The National Federation of Independent Business (NFIB) released its February Small Business Optimism Index in March. The reading was at its highest in 43 years.

The NFIB noted that evidence on the economy is mixed.

The New York Federal Reserve puts first quarter growth at 3.1 percent while the Atlanta Federal Reserve is looking for 1.8 percent. Both have access to the same data.
However, the gulf between liberals and conservatives is large. The University of Michigan/Reuters poll in February illustrated this, with the Expectations Index at 55 among Democrats, 120 for Republicans and 89 for Independents. The Democrats expect the worst, the Republicans the best. Spontaneous positive references to economic policy were made by a record 28 percent of consumers, 26 percent made negative references. Reality will resolve the gap.

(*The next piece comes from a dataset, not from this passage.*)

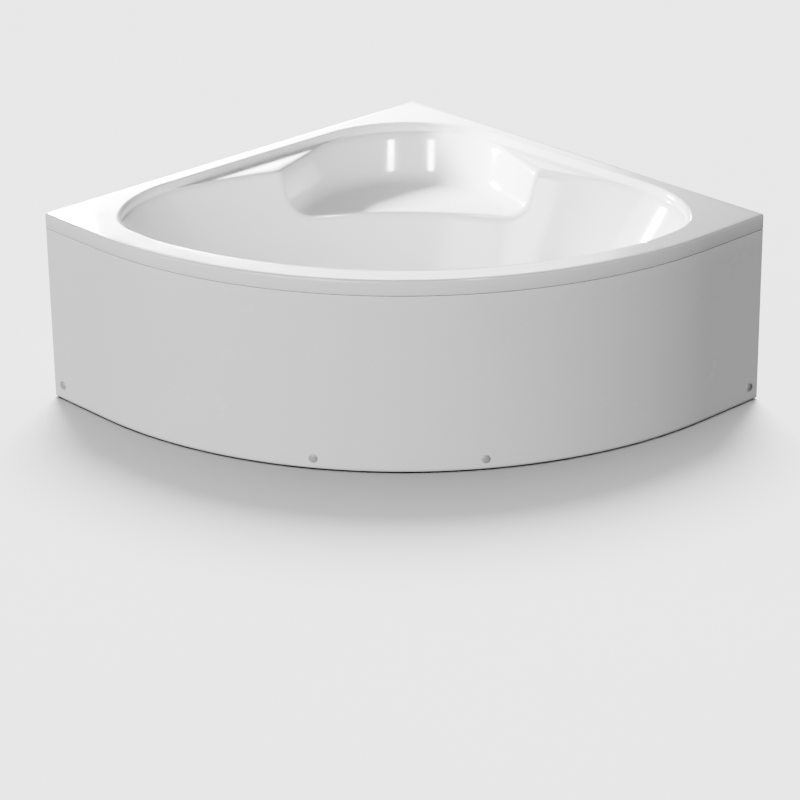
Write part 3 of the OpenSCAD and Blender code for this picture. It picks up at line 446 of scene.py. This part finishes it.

Small businesses are optimistic that there will be a new health care law, tax reform, and relief from regulations.
It is clear from our data that optimism skyrocketed after the election because small business owners anticipated a change in policy, said NFIB President and CEO Juanita Duggan. “The sustainability of this surge and whether it will lead to actual economic growth depends on Washington’s ability to deliver on the agenda that small business voted for in November. If the health care and tax policy discussions continue without action, optimism will fade,” Duggan said.

The index fell in February, but still is considered very high. The NFIB noted that the slight decline follows the largest month-over-month increase in the survey’s history in December and another uptick in January.
Despite a small decrease, nearly half of owners expect better business conditions in the coming months.

The elephant in the room remains to be whether the Trump administration will be able to deliver on the many policies small business owners are counting on. The health care legislation stalled in March. Tax reform may not be dealt with until the end of the year. It remains to be seen what major regulations will be dismantled.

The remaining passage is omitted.